7. Per Contra, the ld. D.R relied on the order of the CIT(A). It was submitted by the ld. D.R that as no mistake did emerge from the order of the CIT(A), therefore, no infirmity could be attributed to the rejection of the application that was filed by the assessee u/s 154 of the Act.
We have heard the authorised representatives for both the parties, perused the orders of the lower authorities and the material available on record. As is discernible from the order that was passed by the CIT(A) while disposing off the assessee’s appeal, we find, that though the assessee had specifically vide ‘Ground No. ii’ assailed the capping of its exemption u/s 10AA at Rs. 3,92,84,237/- as against its claim of Rs. 7,54,73,966/-, however, the same had not been addressed and therein adjudicated upon by the first appellate authority.
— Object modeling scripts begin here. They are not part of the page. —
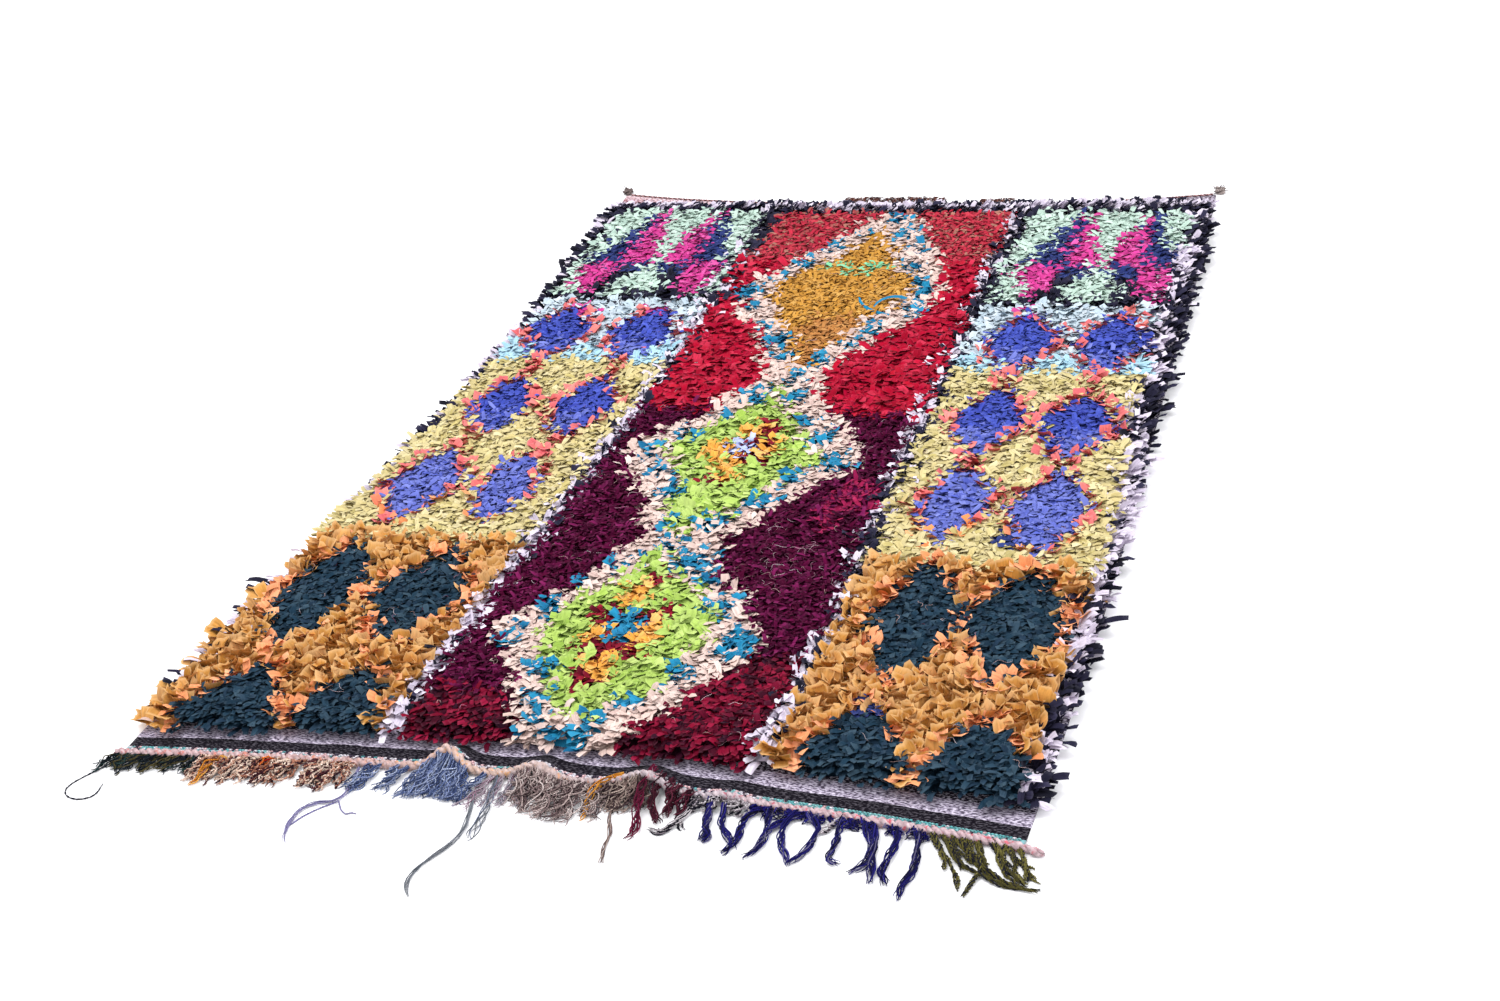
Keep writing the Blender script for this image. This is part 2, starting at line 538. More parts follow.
def add_node(tree, kind, sockets=(), **settings):
    """Adds a node. A socket is given a value or a link from another node's output."""
    made = tree.nodes.new(kind)
    for name, value in settings.items():
        setattr(made, name, value)
    for socket, value in dict(sockets).items():
        if isinstance(value, bpy.types.NodeSocket):
            tree.links.new(value, made.inputs[socket])
        else:
            made.inputs[socket].default_value = value
    return made


def linear(colour):
    """A screen colour, 0 to 255, as linear light."""
    shares = [channel / 255 for channel in colour]
    return tuple(s / 12.92 if s <= 0.04045 else ((s + 0.055) / 1.055) ** 2.4 for s in shares) + (1.0,)


def ramp_of(tree, fraction, stops, interpolation="LINEAR"):
    """A colour ramp through (place, colour) stops."""
    ramp = add_node(tree, "ShaderNodeValToRGB", {"Fac": fraction})
    ramp.color_ramp.interpolation = interpolation
    elements = ramp.color_ramp.elements
    while len(elements) < len(stops):
        elements.new(0.5)
    for element, (place, colour) in zip(elements, sorted(stops)):
        element.position = place
        element.color = linear(colour)
    return ramp.outputs["Color"]


def even_stops(colours, shift=0.0):
    return [((k + shift) / len(colours), colour) for k, colour in enumerate(colours)]


def ranged(tree, value, low, high, to_low, to_high):
    sockets = {"Value": value, "From Min": low, "From Max": high, "To Min": to_low, "To Max": to_high}
    return add_node(tree, "ShaderNodeMapRange", sockets).outputs["Result"]


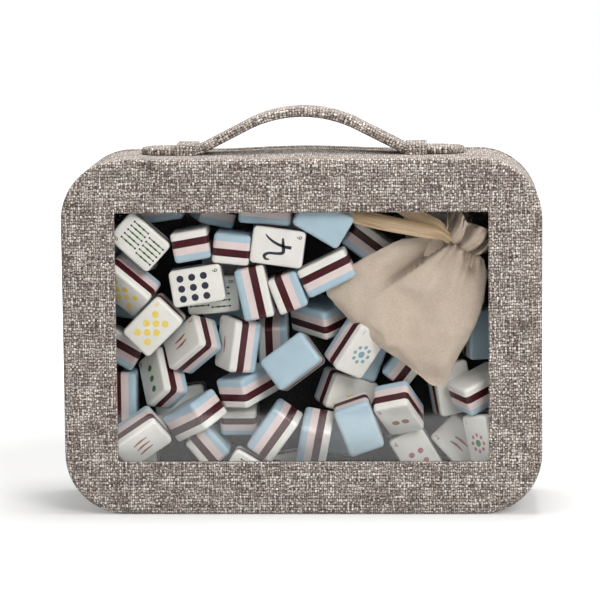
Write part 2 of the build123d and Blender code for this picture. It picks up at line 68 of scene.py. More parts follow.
Pair = tuple[float, float]
Triple = tuple[float, float, float]
Colour = tuple[float, float, float, float]
Piece = bpy.types.Object
Node = bpy.types.Node
Socket = bpy.types.NodeSocket

log = logging.getLogger("mahjong_case")


def shade(red: float, green: float, blue: float) -> Colour:
    """Colour from 0 to 255 steps, as a shader takes it.

    Args:
        red, green, blue: The colour's parts, from 0 to 255.

    Returns:
        The linear colour, opaque.
    """
    linear = []
    for step in (red, green, blue):
        value = step / 255
        linear.append(value / 12.92 if value <= 0.04045 else ((value + 0.055) / 1.055) ** 2.4)
    return (linear[0], linear[1], linear[2], 1.0)


def smooth_step(value: float, low: float, high: float) -> float:
    """Soft rise from 0 at low to 1 at high.

    Args:
        value: Where on the rise.
        low: Where it starts.
        high: Where it ends.

    Returns:
        A share from 0 to 1.
    """
    share = min(max((value - low) / (high - low), 0.0), 1.0)
    return share * share * (3 - 2 * share)


def tinted(colour: Colour, factor: float, lift: float = 0.0) -> Colour:
    """Colour made darker or paler by a factor."""
    return tuple(min(part * factor + lift, 1.0) for part in colour[:3]) + (1.0,)


def in_metres(points: Sequence[Triple]) -> list[Triple]:
    """Points given in millimetres, as a mesh takes them."""
    return [tuple(value * MM for value in point) for point in points]


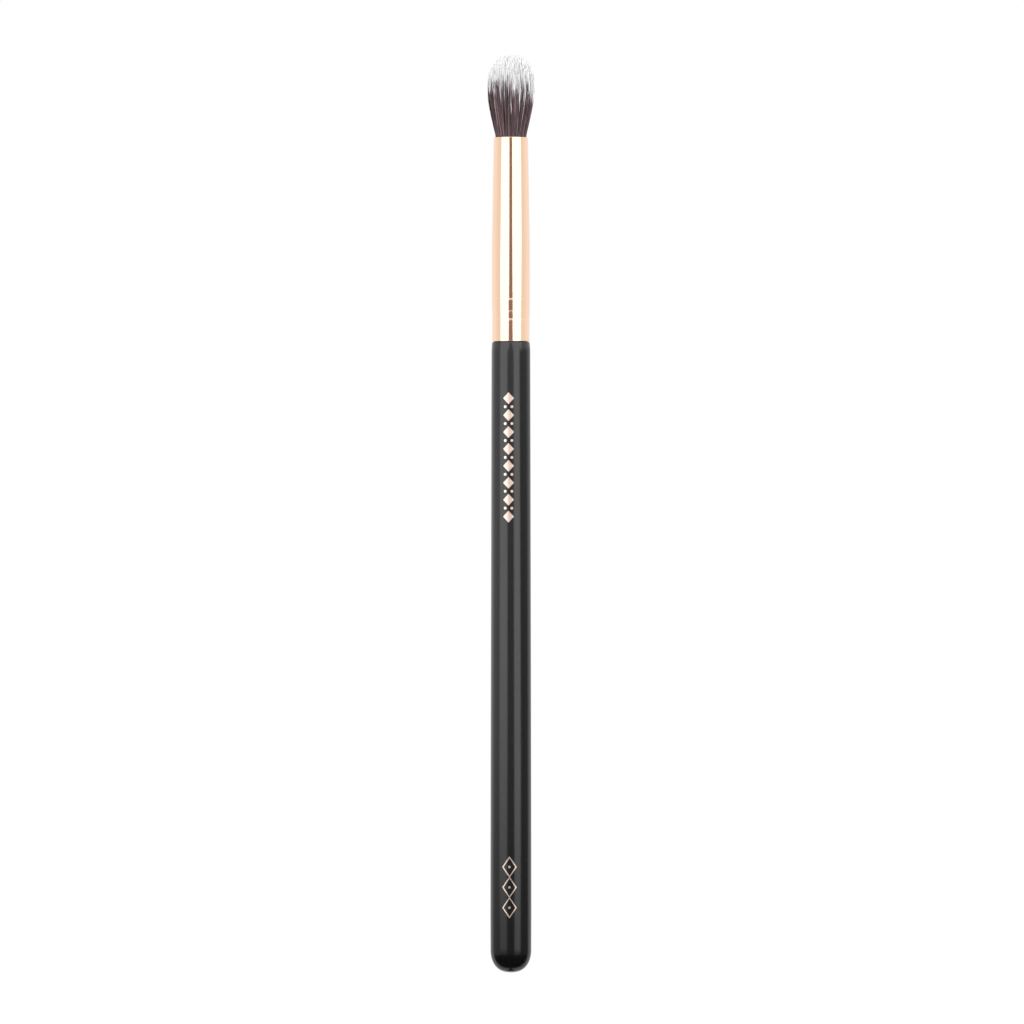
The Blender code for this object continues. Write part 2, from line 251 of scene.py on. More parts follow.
# Hidden pieces: material name, dark and light tone, roughness and the scale of the mottling
HIDDEN_LOOKS = {
    "tenon_adhesive": ("set_adhesive", (0.7, 0.68, 0.6), (0.85, 0.83, 0.76), 0.5, 800.0),
    "binding_thread": ("waxed_thread", (0.6, 0.56, 0.48), (0.75, 0.71, 0.63), 0.8, 3000.0),
    "resin_plug": ("amber_resin", (0.42, 0.25, 0.08), (0.55, 0.36, 0.14), 0.15, 400.0),
}

# Photograph: its width in pixels, where the brush lies in it, and its scale
PHOTO_SIDE = 1024
PHOTO_AXIS_X = 510.9
PHOTO_TIP_Y = 53.4
PHOTO_BUTT_Y = 972.4
CAMERA_DISTANCE = 1.5
CAMERA_REACH = 10.0
SENSOR_WIDTH = 36.0

# Floor
FLOOR_Z = -120 * MM
FLOOR_SIDE = 4.0
FLOOR_TONE = (0.9, 0.9, 0.9)
FLOOR_ROUGHNESS = 0.9
FLOOR_GLOW = 0.2
DARK_CARD_SIDE = 220 * MM
DARK_CARD_LIFT = 1.0 * MM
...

In our considered view, the failure or omission on the part of the CIT(A) to dispose off a specific ground of appeal
that was raised before him, as claimed by the assessee, and rightly so, would clearly fall within the realm of a mistake that is glaring, patent, obvious and apparent from record, which therein would render his order amenable for rectification u/s 154 of the Act. We, thus, not being able to persuade ourselves to subscribe to the rejection of the application filed by the assessee u/s 154 of the Act, thus, set-aside the order of the CIT(A). Accordingly, we restore the application filed by the assessee to the file of the CIT(A), with a direction to dispose off the same by way of a speaking order as regards the specific ‘Ground No. ii’ that was raised by the assessee in its appeal before him. Needless to say, the CIT(A) in the course of the set-aside proceeding shall afford a reasonable opportunity of being heard to the assessee.
9. Resultantly, the appeal filed by the assessee is allowed for statistical purposes in terms of our aforesaid observations. Order pronounced in the open court on 18/06/2021.